■ Given instruction ■
Below are some records. Copy every line in them that holds "slide".

Extracted data entries
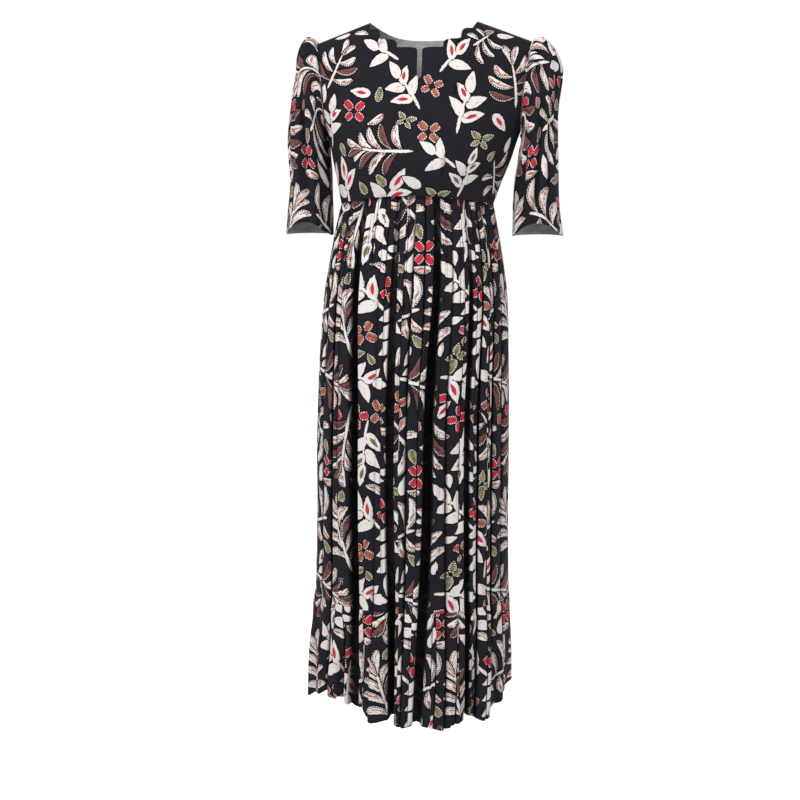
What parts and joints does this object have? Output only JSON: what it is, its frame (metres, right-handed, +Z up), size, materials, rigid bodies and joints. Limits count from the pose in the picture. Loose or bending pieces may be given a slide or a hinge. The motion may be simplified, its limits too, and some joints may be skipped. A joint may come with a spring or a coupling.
{
  "type": "maxi dress",
  "caption": "Worn empire-waist maxi dress with a scalloped slit neckline, gathered elbow sleeves, pleated skirt and gathered hem tier.",
  "frame": {"origin": "midway between the shoulders at the height of the shoulder seams, inside the neck opening, where the wearer's shoulders hold the dress", "axes": "+Z up, -Y towards the front of the dress, +X towards the wearer's left"},
  "size_m": [0.5356, 0.3691, 1.3517],
  "materials": {
    "printed_crepe": "matte crepe, near-black ground with a cream, red, rust and olive leaf print"
  },
  "bodies": {
    "root": {"bodice_front": "printed_crepe", "bodice_back": "printed_crepe", "sleeve_left": "printed_crepe", "sleeve_right": "printed_crepe", "skirt_front": "printed_crepe", "skirt_back": "printed_crepe", "hem_tier_front": "printed_crepe", "hem_tier_back": "printed_crepe"}
  },
  "joints": []
}
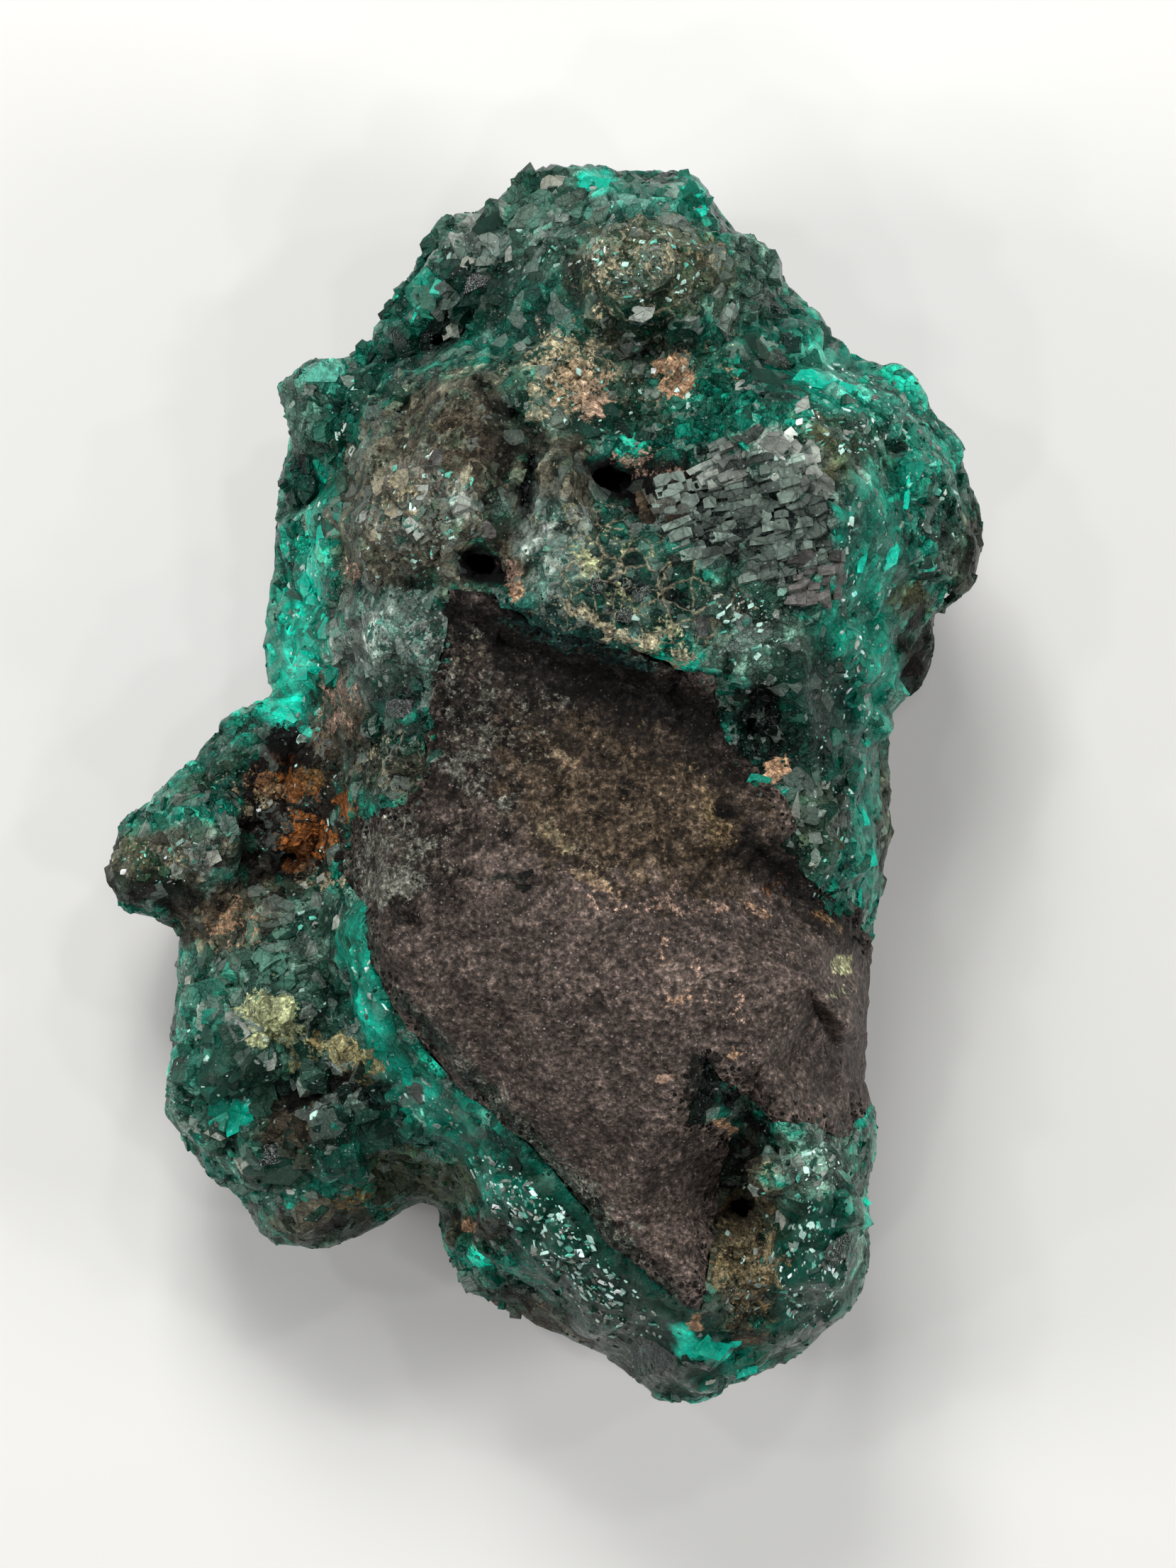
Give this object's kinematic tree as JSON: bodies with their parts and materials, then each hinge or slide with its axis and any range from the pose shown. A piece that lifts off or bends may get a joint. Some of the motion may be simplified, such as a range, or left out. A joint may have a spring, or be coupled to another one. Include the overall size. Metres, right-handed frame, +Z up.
{
  "type": "dioptase mineral specimen",
  "caption": "Rough lump of emerald-green dioptase crystals grown around a bare face of purple-brown host rock, lying on a flat back.",
  "frame": {"origin": "on the flat resting face at the back of the rock, under the middle of the specimen", "axes": "+Y along the specimen's length towards its rounded end, +Z up from the resting face towards the bare rock face, +X to the right as seen from above"},
  "size_m": [0.0413, 0.0588, 0.027],
  "materials": {
    "dioptase": "glossy blue-green crystal facets",
    "matrix_rock": "matt fine-grained rock"
  },
  "bodies": {
    "root": {"dioptase_mass": "dioptase", "matrix_rock": "matrix_rock"}
  },
  "joints": []
}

■ Task output ■
What parts and joints does this object have? Output only JSON: what it is, its frame (metres, right-handed, +Z up), size, materials, rigid bodies and joints. Limits count from the pose in the picture. Loose or bending pieces may be given a slide or a hinge. The motion may be simplified, its limits too, and some joints may be skipped. A joint may come with a spring or a coupling.
Give this object's kinematic tree as JSON: bodies with their parts and materials, then each hinge or slide with its axis and any range from the pose shown. A piece that lifts off or bends may get a joint. Some of the motion may be simplified, such as a range, or left out. A joint may have a spring, or be coupled to another one. Include the overall size. Metres, right-handed frame, +Z up.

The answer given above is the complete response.